Faut-il, pour être acteur, avoir écrit la pièce et les dialogues ? Non. Semble-t-il que même Molière n’a pas écrit les pièces qu’ils signait. Mais ce qui est normal au théâtre ou au cinoche fait vilain sur les scènes de variété.
J’ai en tête plein d’exemples (des noms, nom de non, Kemper !) de prétendus artistes qui feraient mieux de sous-traiter leurs textes à de vrais paroliers (de la trempe des Delanoé, Grosz, Philippe ou Roda-Gil…), leurs chansons en seraient un peu moins stupides, moins indigestes.
L’interprète – je pense particulièrement au repreneur – a une fonction sociale de premier plan. Il porte paroles, fait vivre tout ou partie d’une œuvre, ajoute son talent, sa personnalité à des pièces existantes, suggère parfois, par la seul force de son interprétation, d’autres pistes, une autre lecture. Souvenez-vous de Catherine Ribeiro reprenant Piaf, Ferrat, Manset ou Ferré. De Valérie Mishler ou de Jean-Michel Piton habitant, chacun à leur manière, les textes de Dimey. De Contrebrassens, Yves Uzureau, Maxime Le Forestier, Christina Rosmini et de tant d’autres qui chaque fois ravivent avec bonheur les textes du père Brassens. D’Éric Frasiak ou d’Olivier Trévidy dans les pas de Béranger. François Béranger lui-même dans ceux de Félix Leclerc… Même Renard avec Renaud…
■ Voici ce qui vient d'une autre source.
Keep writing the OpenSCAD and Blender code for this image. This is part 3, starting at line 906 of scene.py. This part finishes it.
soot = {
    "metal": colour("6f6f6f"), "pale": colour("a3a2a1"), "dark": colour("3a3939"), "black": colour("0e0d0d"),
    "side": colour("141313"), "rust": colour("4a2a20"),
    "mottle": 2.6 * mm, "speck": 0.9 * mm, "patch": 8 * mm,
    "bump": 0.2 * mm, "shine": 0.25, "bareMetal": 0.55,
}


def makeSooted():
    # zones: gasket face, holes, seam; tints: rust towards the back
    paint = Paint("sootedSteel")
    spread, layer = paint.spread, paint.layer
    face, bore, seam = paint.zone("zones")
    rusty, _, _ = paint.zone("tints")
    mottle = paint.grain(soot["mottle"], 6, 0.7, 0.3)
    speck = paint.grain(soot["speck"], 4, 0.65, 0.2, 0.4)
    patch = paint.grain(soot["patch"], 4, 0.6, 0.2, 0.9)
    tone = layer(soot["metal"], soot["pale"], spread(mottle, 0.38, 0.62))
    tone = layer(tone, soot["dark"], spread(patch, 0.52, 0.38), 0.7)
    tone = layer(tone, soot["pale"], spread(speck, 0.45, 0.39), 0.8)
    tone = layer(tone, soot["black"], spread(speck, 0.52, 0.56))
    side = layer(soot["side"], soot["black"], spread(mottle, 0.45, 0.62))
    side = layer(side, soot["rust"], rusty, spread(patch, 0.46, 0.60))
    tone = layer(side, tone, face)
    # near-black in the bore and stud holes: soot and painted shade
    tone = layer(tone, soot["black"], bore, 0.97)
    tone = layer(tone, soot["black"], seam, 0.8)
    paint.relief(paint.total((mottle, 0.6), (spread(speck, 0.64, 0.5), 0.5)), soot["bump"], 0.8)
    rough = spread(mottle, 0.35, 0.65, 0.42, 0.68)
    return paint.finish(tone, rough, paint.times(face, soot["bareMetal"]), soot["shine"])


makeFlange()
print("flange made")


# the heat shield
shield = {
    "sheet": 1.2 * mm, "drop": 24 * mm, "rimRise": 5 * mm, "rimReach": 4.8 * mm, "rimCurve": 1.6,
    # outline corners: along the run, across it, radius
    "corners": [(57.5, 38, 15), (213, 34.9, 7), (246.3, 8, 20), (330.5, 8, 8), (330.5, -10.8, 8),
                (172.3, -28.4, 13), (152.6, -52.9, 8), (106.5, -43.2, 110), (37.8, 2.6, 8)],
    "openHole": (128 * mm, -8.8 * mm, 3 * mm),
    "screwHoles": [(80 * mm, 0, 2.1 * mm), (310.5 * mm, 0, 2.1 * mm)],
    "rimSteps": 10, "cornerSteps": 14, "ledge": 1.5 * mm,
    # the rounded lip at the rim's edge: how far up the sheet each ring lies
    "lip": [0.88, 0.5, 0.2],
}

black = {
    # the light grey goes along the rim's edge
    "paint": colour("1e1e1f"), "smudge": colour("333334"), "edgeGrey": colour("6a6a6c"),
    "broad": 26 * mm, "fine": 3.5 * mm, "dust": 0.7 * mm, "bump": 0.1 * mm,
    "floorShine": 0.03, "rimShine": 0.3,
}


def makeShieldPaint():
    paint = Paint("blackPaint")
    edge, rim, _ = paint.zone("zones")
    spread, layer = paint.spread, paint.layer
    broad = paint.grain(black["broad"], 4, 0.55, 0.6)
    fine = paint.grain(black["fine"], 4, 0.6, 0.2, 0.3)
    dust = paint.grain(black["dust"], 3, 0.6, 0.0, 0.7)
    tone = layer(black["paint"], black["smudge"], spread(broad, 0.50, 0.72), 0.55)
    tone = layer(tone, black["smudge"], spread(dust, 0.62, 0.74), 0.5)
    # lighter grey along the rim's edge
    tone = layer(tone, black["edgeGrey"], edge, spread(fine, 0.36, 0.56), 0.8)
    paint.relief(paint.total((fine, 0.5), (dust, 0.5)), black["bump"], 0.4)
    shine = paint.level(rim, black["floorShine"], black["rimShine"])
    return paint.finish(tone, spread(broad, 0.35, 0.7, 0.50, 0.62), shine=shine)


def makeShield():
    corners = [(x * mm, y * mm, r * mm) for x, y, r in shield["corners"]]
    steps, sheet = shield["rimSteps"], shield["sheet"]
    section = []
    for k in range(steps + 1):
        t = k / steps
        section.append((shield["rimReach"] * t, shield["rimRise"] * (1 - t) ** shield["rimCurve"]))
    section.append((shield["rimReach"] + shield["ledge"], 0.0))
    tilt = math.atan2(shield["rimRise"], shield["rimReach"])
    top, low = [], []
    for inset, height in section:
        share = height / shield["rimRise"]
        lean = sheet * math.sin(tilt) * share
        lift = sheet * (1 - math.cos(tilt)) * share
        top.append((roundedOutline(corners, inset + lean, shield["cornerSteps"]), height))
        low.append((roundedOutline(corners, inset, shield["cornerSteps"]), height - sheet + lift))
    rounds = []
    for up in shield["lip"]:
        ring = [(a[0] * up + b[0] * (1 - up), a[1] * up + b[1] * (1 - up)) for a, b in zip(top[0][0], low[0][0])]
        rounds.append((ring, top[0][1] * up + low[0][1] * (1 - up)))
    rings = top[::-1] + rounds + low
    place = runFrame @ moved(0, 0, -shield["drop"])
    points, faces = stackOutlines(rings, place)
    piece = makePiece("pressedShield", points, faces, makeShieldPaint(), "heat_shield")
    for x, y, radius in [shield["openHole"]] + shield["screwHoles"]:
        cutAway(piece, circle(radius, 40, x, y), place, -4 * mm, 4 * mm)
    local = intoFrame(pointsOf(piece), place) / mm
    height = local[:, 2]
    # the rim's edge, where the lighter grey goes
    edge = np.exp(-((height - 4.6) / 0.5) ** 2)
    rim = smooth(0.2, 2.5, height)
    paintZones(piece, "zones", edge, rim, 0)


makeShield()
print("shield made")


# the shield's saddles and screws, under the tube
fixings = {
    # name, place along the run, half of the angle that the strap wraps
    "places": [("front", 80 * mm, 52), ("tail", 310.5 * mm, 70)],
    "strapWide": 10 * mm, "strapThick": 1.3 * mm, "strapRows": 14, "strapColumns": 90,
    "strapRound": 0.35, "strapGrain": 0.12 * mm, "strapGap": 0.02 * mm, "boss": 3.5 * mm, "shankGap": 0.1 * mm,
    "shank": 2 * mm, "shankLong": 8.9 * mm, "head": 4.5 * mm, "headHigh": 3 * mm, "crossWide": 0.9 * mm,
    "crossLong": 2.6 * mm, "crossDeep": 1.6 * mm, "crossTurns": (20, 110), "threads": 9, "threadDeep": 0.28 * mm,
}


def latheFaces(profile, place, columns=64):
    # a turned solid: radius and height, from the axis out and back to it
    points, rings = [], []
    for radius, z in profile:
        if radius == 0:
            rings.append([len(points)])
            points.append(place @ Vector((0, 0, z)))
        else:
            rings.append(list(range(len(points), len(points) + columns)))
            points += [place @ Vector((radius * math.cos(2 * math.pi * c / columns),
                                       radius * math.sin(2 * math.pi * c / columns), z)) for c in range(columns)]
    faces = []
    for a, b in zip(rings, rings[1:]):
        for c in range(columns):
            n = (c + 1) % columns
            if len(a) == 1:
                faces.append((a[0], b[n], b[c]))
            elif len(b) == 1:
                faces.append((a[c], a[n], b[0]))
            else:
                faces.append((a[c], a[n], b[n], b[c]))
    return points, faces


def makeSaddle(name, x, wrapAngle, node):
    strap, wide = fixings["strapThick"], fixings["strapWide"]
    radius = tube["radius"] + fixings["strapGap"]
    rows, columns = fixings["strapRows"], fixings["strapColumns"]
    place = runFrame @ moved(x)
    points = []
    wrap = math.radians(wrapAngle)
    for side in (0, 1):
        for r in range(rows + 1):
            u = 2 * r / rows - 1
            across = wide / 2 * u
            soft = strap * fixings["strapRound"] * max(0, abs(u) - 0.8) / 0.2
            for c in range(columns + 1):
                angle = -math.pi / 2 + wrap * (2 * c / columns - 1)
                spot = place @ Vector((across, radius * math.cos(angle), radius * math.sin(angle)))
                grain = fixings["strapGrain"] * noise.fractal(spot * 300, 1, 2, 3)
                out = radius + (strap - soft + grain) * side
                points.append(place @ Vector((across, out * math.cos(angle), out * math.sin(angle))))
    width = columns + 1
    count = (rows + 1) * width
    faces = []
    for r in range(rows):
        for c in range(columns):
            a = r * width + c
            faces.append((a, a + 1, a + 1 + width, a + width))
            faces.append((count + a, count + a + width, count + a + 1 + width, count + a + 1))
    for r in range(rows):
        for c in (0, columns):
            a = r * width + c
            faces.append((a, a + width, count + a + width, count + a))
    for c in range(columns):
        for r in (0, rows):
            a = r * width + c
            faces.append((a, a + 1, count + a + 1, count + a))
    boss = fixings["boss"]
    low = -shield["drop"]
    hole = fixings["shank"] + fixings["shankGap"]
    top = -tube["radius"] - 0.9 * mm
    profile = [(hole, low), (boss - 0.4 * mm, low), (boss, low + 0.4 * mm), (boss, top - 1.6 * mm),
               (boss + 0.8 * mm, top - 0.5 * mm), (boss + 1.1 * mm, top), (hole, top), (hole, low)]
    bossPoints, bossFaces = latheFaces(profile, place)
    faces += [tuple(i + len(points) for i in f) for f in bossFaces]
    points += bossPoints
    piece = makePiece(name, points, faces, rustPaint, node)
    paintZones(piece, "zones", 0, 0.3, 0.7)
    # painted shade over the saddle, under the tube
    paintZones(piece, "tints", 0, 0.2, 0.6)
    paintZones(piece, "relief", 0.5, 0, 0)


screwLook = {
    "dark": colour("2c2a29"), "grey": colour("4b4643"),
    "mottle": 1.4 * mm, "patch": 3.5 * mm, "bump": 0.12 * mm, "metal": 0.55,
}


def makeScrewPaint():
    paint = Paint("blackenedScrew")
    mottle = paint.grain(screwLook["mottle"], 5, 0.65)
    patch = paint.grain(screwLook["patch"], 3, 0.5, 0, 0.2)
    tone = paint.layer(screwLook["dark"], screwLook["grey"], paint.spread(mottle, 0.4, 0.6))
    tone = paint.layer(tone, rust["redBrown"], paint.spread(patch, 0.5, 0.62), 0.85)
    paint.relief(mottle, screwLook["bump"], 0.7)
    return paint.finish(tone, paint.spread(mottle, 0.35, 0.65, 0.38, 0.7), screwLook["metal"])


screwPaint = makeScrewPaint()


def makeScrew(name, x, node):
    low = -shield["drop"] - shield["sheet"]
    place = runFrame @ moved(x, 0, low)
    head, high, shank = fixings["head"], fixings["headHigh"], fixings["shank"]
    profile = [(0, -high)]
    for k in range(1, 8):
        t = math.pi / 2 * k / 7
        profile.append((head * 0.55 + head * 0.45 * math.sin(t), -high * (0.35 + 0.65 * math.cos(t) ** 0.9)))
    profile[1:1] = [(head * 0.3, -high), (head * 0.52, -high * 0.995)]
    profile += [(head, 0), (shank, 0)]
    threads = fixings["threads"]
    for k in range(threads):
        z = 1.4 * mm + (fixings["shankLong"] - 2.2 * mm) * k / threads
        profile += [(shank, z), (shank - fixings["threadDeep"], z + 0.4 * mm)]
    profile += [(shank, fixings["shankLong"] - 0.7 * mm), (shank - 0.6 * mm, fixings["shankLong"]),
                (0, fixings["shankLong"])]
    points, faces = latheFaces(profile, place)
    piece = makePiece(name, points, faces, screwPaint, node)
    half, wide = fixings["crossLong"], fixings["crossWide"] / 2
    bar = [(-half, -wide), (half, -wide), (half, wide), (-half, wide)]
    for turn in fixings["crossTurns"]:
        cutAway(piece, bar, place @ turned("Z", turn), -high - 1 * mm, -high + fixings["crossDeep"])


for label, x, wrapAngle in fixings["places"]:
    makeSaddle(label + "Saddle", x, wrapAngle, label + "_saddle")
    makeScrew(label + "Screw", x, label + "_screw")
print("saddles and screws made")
Non, vraiment, dans cette époque si fade, si médiocre, nous avons besoin d’interprètes, de repreneurs. De ces talents qui savent mieux que quiconque (re)donner du relief aux mots. Et nous changent tant d’une production chanson assez plate, convenue, formatée, aseptisée (dans laquelle j’ai de plus en plus de mal à me retrouver), où chaque artiste ressemble à l’autre, où la plupart des disques me semble briller par leur inconsistance.
J’insiste : que l’on reconnaisse le talent et l’indispensabilité des interprètes. Vite !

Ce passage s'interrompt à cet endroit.